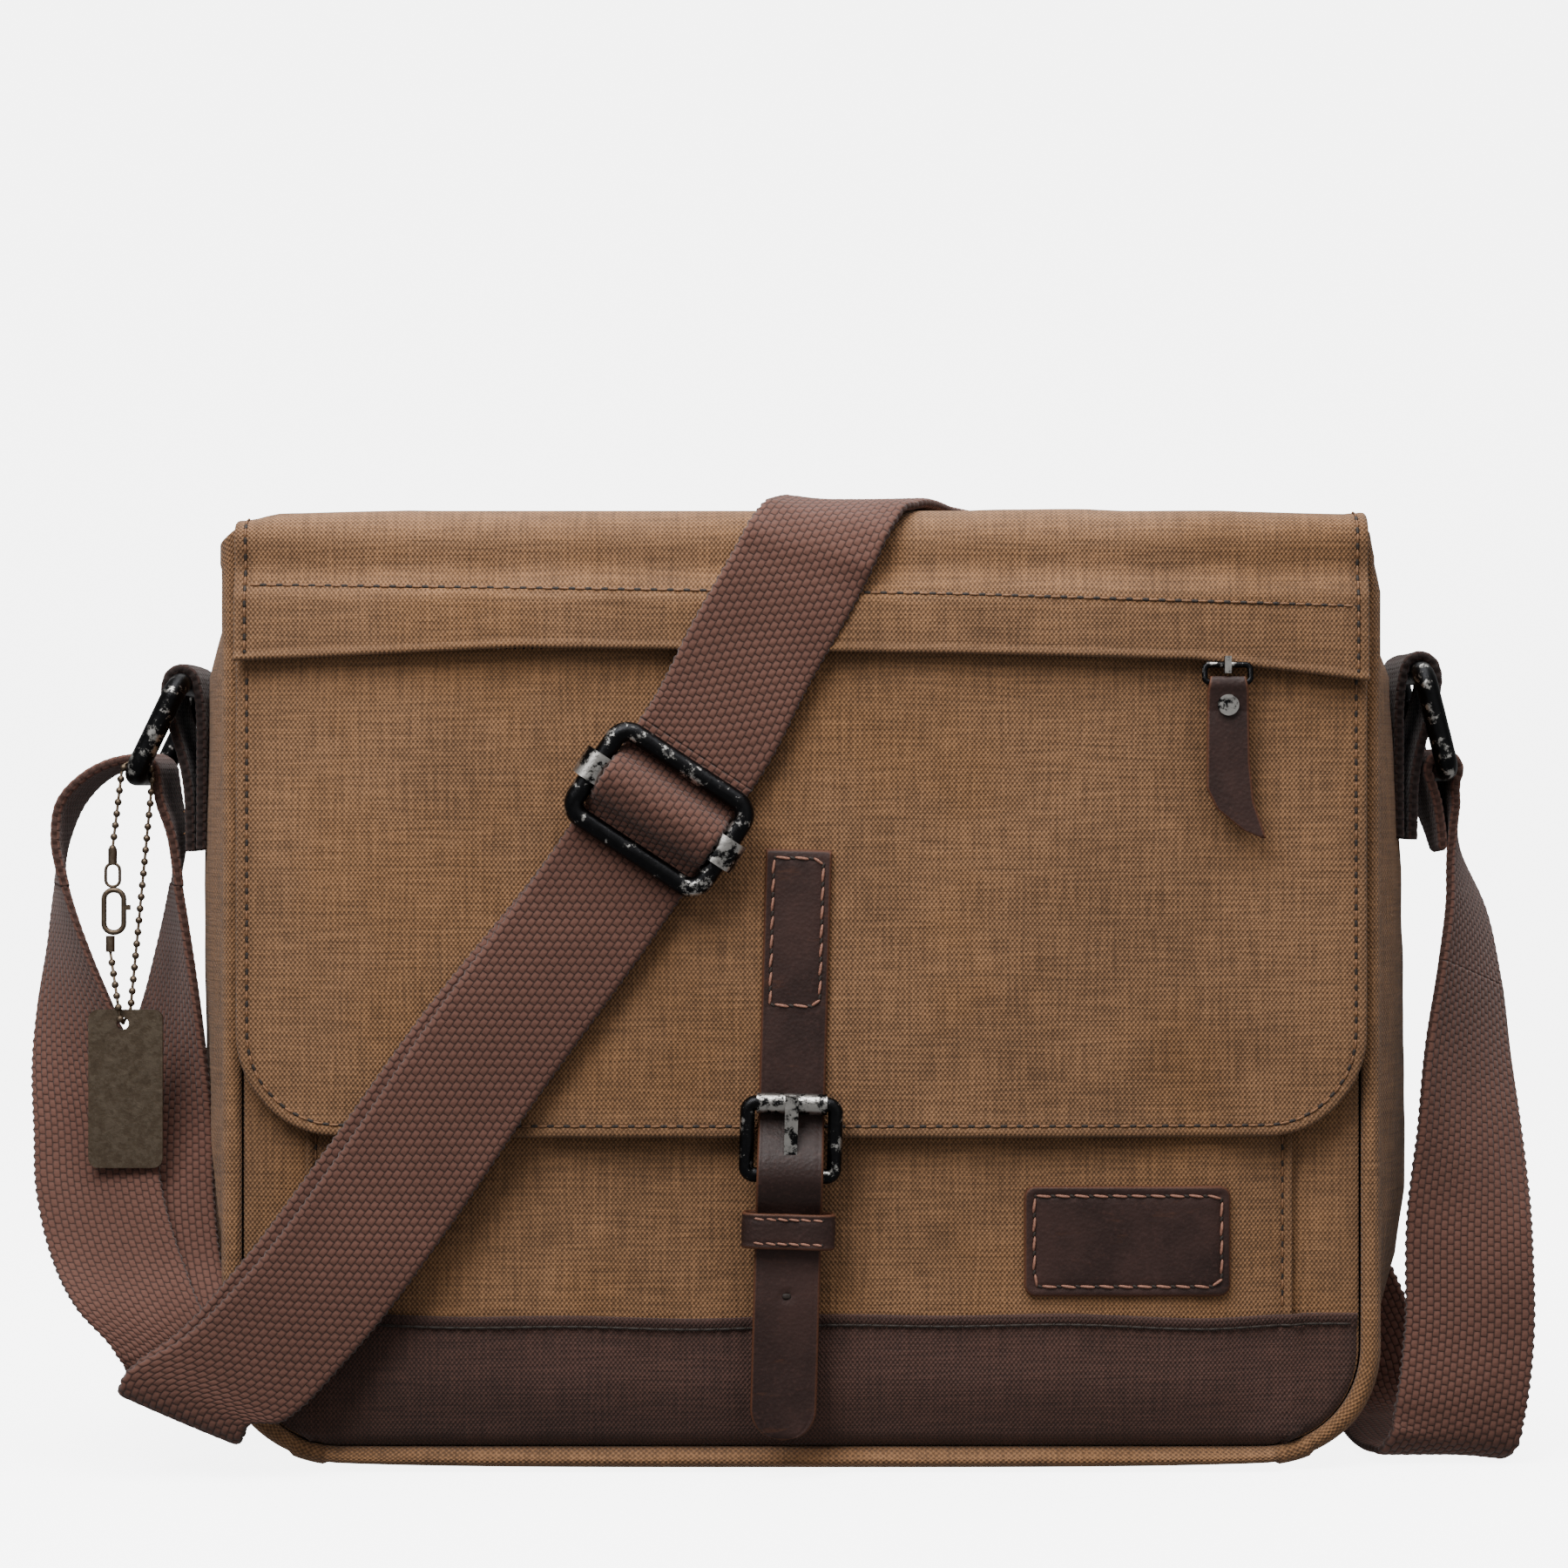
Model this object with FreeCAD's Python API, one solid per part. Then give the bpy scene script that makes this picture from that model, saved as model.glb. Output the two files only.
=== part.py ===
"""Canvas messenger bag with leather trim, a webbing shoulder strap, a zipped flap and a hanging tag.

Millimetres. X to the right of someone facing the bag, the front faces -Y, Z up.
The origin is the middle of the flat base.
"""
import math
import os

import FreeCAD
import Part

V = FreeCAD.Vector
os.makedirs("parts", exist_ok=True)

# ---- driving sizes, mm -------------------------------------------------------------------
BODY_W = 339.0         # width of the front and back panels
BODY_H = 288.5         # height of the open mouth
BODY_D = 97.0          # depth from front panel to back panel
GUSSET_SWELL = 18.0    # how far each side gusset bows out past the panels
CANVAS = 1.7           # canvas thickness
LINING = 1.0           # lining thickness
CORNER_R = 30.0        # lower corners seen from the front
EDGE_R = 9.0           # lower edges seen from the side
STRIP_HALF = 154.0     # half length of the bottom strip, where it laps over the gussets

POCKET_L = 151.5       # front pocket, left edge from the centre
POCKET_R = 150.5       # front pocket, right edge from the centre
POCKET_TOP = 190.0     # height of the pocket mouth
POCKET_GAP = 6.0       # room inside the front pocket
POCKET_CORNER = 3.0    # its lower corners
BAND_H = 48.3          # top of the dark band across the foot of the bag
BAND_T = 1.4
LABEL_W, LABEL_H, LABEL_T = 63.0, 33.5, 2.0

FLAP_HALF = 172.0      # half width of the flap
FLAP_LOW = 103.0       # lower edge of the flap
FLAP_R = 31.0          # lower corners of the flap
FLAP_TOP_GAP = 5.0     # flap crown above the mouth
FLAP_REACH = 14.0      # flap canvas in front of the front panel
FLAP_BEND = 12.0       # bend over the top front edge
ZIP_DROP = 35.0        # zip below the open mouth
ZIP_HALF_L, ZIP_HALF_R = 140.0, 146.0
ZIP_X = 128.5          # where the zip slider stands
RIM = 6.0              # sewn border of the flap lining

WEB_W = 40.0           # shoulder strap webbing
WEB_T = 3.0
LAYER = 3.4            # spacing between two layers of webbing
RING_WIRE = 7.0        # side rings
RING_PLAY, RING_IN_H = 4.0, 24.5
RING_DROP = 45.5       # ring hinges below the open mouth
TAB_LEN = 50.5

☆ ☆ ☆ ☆

## To do:
Reproduce every line above without error.

## Solution to this task:
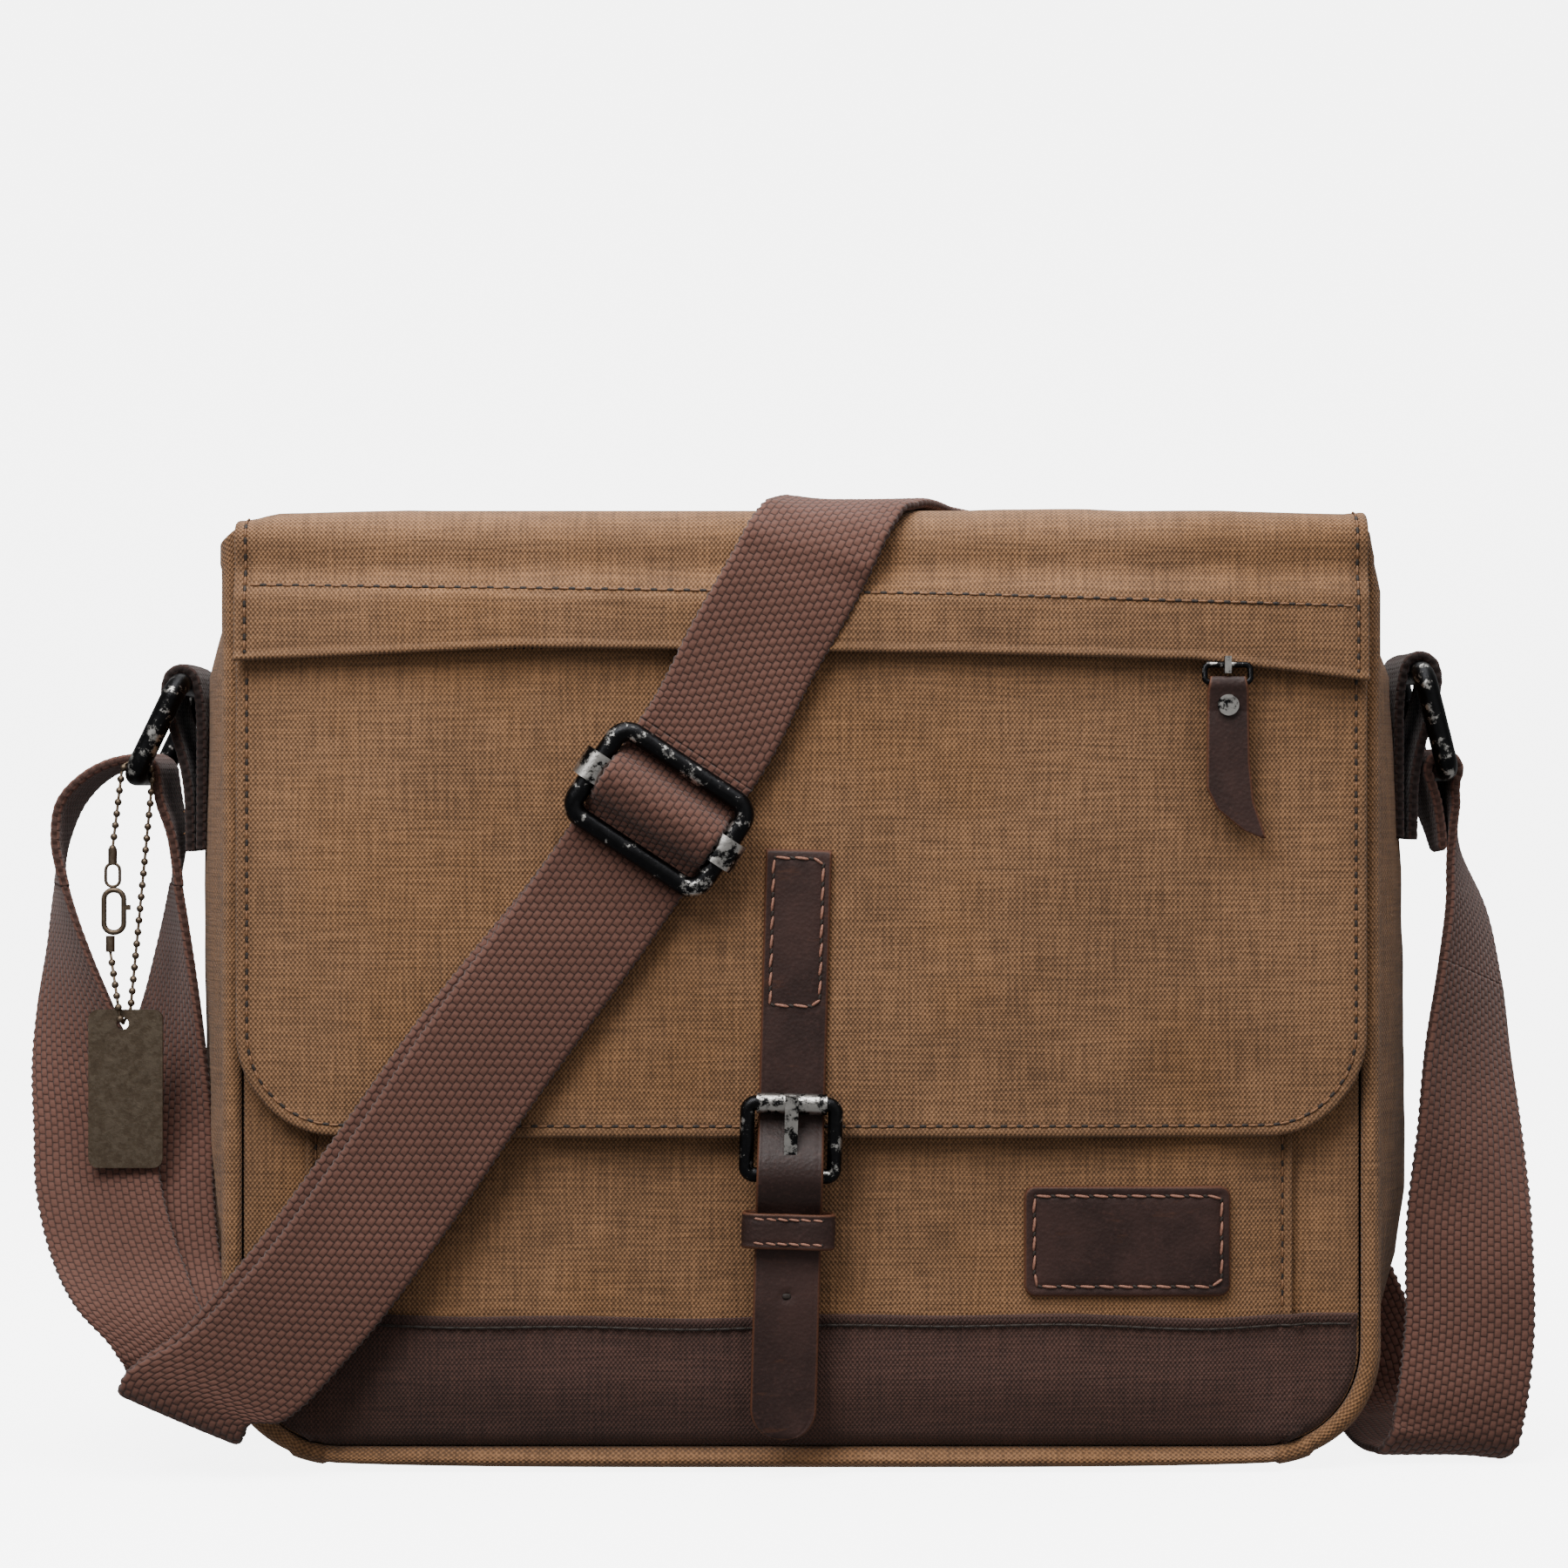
Model this object with FreeCAD's Python API, one solid per part. Then give the bpy scene script that makes this picture from that model, saved as model.glb. Output the two files only.
=== part.py ===
"""Canvas messenger bag with leather trim, a webbing shoulder strap, a zipped flap and a hanging tag.

Millimetres. X to the right of someone facing the bag, the front faces -Y, Z up.
The origin is the middle of the flat base.
"""
import math
import os

import FreeCAD
import Part

V = FreeCAD.Vector
os.makedirs("parts", exist_ok=True)

# ---- driving sizes, mm -------------------------------------------------------------------
BODY_W = 339.0         # width of the front and back panels
BODY_H = 288.5         # height of the open mouth
BODY_D = 97.0          # depth from front panel to back panel
GUSSET_SWELL = 18.0    # how far each side gusset bows out past the panels
CANVAS = 1.7           # canvas thickness
LINING = 1.0           # lining thickness
CORNER_R = 30.0        # lower corners seen from the front
EDGE_R = 9.0           # lower edges seen from the side
STRIP_HALF = 154.0     # half length of the bottom strip, where it laps over the gussets

POCKET_L = 151.5       # front pocket, left edge from the centre
POCKET_R = 150.5       # front pocket, right edge from the centre
POCKET_TOP = 190.0     # height of the pocket mouth
POCKET_GAP = 6.0       # room inside the front pocket
POCKET_CORNER = 3.0    # its lower corners
BAND_H = 48.3          # top of the dark band across the foot of the bag
BAND_T = 1.4
LABEL_W, LABEL_H, LABEL_T = 63.0, 33.5, 2.0

FLAP_HALF = 172.0      # half width of the flap
FLAP_LOW = 103.0       # lower edge of the flap
FLAP_R = 31.0          # lower corners of the flap
FLAP_TOP_GAP = 5.0     # flap crown above the mouth
FLAP_REACH = 14.0      # flap canvas in front of the front panel
FLAP_BEND = 12.0       # bend over the top front edge
ZIP_DROP = 35.0        # zip below the open mouth
ZIP_HALF_L, ZIP_HALF_R = 140.0, 146.0
ZIP_X = 128.5          # where the zip slider stands
RIM = 6.0              # sewn border of the flap lining

WEB_W = 40.0           # shoulder strap webbing
WEB_T = 3.0
LAYER = 3.4            # spacing between two layers of webbing
RING_WIRE = 7.0        # side rings
RING_PLAY, RING_IN_H = 4.0, 24.5
RING_DROP = 45.5       # ring hinges below the open mouth
TAB_LEN = 50.5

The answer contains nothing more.